▸ WHAT THIS TASK INVOLVES
Your answer should consist only of the lines below from the one with "Continue the Blender" through the one with "hand-pressed ring and", copied exactly.

▸ SOURCE MATERIAL

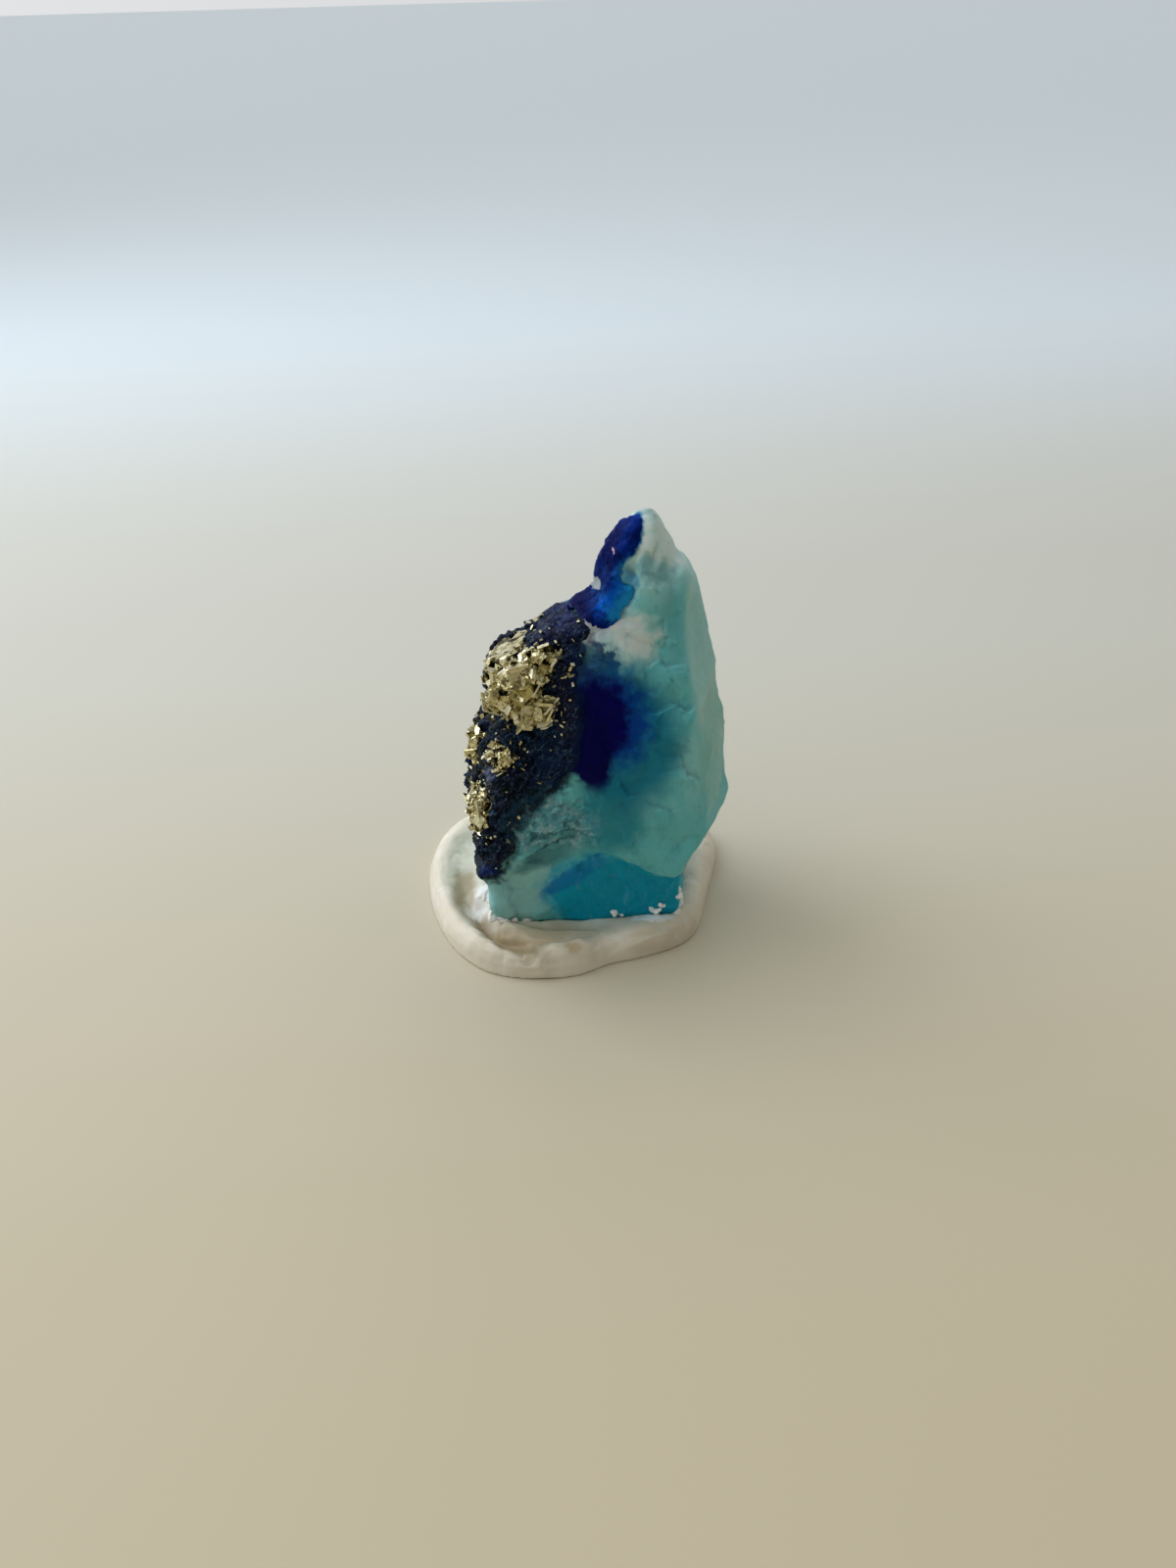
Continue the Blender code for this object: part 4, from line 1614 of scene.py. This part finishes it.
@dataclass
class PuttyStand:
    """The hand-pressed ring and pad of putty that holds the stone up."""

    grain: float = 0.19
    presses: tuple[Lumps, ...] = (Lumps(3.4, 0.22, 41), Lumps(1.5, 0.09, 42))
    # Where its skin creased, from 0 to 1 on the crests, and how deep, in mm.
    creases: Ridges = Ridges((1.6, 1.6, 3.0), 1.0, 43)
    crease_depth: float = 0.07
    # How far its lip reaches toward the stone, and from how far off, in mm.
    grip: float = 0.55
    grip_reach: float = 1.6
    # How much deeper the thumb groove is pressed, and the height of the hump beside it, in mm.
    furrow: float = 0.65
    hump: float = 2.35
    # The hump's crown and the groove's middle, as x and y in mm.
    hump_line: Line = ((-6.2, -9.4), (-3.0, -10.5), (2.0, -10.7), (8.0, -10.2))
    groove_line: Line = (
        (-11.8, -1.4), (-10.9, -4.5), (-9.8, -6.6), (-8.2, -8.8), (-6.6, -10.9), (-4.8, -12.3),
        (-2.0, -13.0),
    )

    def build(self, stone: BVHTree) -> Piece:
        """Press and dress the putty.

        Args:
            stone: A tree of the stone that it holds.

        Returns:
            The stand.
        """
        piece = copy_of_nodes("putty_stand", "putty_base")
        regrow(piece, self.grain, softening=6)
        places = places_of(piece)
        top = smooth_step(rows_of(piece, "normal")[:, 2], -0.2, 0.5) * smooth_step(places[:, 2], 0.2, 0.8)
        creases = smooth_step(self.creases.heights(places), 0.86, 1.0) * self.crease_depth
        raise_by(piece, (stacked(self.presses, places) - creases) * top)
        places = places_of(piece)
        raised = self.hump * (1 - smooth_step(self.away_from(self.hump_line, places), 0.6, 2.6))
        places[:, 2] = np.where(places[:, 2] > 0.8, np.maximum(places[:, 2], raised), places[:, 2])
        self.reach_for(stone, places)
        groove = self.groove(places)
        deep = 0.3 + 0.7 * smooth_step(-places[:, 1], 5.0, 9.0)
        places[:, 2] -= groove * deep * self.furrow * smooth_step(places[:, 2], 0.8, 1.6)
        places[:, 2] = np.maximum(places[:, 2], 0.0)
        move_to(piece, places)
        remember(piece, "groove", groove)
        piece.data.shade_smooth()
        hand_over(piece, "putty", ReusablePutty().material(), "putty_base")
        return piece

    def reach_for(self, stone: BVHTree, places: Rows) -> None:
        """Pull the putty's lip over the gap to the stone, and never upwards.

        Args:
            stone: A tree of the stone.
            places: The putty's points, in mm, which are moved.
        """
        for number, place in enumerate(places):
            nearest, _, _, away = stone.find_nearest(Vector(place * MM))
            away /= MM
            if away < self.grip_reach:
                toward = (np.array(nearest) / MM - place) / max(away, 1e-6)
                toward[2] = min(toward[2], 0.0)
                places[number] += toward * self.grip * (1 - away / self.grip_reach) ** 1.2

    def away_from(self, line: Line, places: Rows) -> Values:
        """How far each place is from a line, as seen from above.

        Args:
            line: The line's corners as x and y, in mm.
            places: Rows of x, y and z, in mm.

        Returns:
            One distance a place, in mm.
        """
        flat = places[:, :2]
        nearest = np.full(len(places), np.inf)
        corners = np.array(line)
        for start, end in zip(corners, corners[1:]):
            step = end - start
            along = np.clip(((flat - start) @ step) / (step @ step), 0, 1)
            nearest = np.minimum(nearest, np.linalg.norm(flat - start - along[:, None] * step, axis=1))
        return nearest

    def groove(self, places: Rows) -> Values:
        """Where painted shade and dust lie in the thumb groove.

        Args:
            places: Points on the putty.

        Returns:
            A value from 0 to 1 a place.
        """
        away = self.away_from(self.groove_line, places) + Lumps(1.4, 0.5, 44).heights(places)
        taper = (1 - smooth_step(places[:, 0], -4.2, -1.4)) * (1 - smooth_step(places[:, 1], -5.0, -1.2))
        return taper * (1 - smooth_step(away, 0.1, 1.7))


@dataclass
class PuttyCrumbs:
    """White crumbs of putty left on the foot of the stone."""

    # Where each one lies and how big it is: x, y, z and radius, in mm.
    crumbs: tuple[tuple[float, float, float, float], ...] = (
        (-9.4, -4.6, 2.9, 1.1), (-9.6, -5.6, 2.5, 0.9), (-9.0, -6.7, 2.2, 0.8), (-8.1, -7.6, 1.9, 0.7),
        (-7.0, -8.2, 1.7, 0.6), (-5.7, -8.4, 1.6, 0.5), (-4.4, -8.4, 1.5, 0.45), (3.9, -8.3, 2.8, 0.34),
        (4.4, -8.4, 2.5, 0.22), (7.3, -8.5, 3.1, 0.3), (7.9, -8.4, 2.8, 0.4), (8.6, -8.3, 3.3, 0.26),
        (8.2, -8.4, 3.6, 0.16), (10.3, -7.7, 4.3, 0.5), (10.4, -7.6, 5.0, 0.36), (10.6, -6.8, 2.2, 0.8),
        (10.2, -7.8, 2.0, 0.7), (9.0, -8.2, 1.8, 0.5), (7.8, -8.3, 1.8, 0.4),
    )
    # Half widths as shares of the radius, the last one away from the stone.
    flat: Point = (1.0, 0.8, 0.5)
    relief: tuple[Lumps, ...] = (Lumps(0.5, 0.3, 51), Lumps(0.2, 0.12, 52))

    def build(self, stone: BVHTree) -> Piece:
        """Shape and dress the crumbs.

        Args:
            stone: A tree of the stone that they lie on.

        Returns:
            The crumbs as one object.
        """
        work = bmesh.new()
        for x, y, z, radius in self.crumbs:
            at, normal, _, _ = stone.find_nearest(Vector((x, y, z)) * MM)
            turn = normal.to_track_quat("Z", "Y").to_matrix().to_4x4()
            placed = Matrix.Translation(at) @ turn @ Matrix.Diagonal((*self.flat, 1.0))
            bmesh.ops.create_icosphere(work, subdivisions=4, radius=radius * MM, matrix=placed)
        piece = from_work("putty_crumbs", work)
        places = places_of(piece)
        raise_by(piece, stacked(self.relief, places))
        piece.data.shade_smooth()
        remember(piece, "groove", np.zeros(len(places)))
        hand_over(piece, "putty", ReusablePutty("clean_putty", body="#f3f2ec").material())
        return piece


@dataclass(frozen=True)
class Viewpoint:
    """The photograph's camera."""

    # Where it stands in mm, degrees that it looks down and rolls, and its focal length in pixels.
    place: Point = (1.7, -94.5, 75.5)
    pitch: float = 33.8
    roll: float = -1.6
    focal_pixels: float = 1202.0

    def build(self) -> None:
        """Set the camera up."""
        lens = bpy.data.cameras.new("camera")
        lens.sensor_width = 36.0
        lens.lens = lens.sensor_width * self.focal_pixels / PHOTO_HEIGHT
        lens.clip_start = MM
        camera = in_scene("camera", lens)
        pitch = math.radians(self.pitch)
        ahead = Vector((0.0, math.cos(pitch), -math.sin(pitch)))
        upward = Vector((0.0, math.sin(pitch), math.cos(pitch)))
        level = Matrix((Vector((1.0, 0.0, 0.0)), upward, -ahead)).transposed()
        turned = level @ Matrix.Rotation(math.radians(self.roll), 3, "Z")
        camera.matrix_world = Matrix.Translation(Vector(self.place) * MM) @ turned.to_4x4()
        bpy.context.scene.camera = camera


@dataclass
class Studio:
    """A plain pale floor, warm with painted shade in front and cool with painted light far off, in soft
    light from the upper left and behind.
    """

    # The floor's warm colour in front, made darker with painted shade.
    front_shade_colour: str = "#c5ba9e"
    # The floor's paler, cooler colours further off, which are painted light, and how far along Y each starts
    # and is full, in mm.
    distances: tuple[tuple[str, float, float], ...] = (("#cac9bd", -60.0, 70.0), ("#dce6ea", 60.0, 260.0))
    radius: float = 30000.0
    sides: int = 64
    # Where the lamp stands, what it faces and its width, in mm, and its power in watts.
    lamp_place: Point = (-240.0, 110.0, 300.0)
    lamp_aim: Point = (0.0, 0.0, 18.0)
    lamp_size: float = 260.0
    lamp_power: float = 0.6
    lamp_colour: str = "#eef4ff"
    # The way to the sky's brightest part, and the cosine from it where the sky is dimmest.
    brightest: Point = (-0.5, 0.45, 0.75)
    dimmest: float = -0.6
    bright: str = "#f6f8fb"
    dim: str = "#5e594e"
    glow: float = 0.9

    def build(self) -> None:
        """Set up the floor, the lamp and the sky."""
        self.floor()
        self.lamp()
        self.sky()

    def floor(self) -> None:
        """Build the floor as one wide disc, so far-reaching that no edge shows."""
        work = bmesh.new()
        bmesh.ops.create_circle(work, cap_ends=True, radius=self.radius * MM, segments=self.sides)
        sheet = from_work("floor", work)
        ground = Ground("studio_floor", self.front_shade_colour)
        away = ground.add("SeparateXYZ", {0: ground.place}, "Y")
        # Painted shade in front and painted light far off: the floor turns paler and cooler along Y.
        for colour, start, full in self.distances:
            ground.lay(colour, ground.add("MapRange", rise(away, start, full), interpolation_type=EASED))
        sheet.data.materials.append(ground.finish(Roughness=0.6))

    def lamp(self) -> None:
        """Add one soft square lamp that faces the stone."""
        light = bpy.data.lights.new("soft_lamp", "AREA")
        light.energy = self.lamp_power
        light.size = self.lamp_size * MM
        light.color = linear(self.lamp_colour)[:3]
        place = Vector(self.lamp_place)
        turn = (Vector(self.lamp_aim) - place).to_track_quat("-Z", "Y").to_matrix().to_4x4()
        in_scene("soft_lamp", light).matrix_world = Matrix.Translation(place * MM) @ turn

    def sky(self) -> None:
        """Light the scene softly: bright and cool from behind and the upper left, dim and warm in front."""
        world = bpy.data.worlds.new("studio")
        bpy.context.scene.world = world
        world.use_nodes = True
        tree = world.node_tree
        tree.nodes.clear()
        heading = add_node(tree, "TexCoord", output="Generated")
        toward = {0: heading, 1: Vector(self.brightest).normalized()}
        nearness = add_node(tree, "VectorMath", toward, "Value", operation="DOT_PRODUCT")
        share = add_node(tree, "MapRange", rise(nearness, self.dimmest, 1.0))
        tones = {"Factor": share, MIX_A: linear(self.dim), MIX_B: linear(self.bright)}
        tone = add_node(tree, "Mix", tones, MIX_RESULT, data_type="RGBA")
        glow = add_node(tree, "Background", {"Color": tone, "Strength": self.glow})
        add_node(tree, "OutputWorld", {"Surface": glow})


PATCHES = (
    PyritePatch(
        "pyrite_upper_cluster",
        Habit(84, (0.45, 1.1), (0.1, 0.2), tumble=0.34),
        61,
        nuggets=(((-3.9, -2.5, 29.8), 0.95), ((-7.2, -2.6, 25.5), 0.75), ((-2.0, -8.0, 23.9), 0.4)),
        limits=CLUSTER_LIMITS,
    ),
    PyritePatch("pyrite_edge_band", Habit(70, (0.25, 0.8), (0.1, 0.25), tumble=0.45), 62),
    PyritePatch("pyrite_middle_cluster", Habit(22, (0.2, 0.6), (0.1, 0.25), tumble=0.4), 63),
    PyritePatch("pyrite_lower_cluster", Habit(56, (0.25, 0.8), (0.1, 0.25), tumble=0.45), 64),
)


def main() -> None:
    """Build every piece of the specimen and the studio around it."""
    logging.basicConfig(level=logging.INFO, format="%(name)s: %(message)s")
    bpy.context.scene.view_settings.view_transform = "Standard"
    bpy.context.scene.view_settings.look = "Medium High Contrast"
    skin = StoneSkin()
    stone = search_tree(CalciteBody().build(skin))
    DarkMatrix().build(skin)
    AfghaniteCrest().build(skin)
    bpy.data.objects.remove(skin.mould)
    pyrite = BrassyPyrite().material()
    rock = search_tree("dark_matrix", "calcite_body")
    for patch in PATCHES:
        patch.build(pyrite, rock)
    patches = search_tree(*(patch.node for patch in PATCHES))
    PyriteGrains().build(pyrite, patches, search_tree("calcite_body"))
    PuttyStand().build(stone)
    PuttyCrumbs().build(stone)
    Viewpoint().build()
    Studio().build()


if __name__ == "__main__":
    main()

* * *

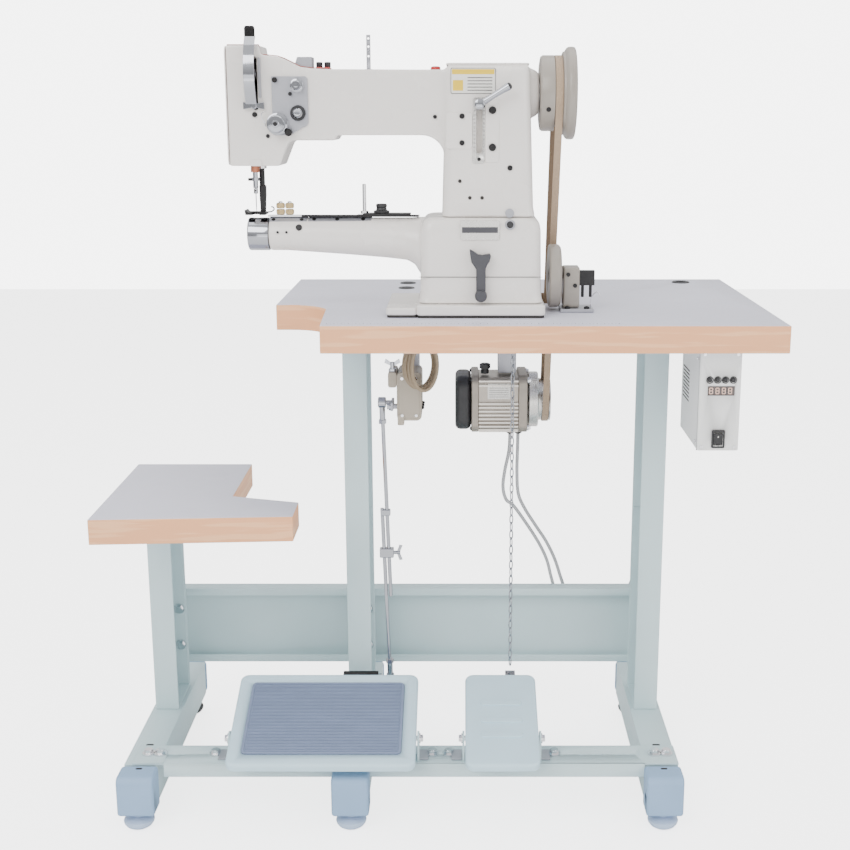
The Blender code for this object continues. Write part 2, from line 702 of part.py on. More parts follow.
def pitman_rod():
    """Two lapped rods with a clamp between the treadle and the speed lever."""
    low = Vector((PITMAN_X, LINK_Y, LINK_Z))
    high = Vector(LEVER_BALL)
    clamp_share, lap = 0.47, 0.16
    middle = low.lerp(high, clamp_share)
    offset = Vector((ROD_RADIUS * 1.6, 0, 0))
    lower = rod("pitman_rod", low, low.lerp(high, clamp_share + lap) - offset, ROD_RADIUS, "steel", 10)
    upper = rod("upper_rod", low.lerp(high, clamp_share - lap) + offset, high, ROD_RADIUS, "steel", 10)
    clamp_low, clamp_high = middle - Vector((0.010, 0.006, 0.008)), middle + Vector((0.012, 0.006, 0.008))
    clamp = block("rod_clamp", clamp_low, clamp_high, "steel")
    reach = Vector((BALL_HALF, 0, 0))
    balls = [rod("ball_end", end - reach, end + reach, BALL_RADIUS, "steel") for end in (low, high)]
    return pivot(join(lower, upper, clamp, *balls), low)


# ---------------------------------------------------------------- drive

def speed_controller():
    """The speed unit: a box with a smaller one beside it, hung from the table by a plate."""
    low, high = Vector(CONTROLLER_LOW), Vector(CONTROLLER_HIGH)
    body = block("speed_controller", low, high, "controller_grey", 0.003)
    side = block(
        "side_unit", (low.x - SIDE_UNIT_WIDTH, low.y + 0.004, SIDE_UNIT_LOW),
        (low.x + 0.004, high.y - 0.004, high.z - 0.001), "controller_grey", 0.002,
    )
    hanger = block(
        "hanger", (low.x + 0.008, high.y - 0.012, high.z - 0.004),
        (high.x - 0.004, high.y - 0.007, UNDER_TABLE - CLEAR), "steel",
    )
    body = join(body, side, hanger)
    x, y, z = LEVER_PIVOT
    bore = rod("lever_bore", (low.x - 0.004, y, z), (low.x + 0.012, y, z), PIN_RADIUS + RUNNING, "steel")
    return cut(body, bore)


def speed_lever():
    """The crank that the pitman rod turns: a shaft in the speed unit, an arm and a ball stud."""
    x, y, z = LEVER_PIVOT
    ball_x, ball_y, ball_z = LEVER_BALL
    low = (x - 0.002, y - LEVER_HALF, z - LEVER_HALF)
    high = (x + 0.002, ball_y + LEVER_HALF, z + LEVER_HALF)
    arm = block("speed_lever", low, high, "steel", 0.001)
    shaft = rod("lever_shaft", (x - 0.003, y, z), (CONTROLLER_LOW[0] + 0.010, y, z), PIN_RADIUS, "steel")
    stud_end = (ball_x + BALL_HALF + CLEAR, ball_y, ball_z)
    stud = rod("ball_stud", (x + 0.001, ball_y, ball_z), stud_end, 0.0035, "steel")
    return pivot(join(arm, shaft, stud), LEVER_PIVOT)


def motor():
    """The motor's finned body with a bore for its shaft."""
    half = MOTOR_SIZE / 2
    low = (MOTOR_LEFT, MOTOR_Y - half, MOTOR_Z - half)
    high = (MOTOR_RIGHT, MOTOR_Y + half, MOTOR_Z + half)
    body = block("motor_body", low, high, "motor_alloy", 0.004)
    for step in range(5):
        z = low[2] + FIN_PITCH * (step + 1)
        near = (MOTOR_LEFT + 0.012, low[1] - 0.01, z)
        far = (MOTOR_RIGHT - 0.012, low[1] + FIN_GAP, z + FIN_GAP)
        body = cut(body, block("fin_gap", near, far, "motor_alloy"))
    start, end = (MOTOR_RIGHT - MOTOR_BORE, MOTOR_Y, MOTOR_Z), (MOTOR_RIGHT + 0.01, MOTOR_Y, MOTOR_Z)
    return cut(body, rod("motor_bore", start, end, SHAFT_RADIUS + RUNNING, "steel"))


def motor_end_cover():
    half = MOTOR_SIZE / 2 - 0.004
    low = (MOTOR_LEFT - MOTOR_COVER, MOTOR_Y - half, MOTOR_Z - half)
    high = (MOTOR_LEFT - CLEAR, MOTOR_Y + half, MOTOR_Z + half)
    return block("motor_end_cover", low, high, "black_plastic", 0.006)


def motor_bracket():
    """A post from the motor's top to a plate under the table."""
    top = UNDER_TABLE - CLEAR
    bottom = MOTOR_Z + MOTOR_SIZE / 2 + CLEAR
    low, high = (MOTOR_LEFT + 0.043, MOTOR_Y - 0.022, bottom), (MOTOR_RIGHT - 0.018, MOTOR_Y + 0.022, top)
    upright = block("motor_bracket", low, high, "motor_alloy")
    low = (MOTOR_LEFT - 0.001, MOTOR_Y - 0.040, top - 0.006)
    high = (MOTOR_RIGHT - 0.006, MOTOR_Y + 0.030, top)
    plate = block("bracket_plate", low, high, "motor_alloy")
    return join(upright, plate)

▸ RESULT
Continue the Blender code for this object: part 4, from line 1614 of scene.py. This part finishes it.
@dataclass
class PuttyStand:
    """The hand-pressed ring and pad of putty that holds the stone up."""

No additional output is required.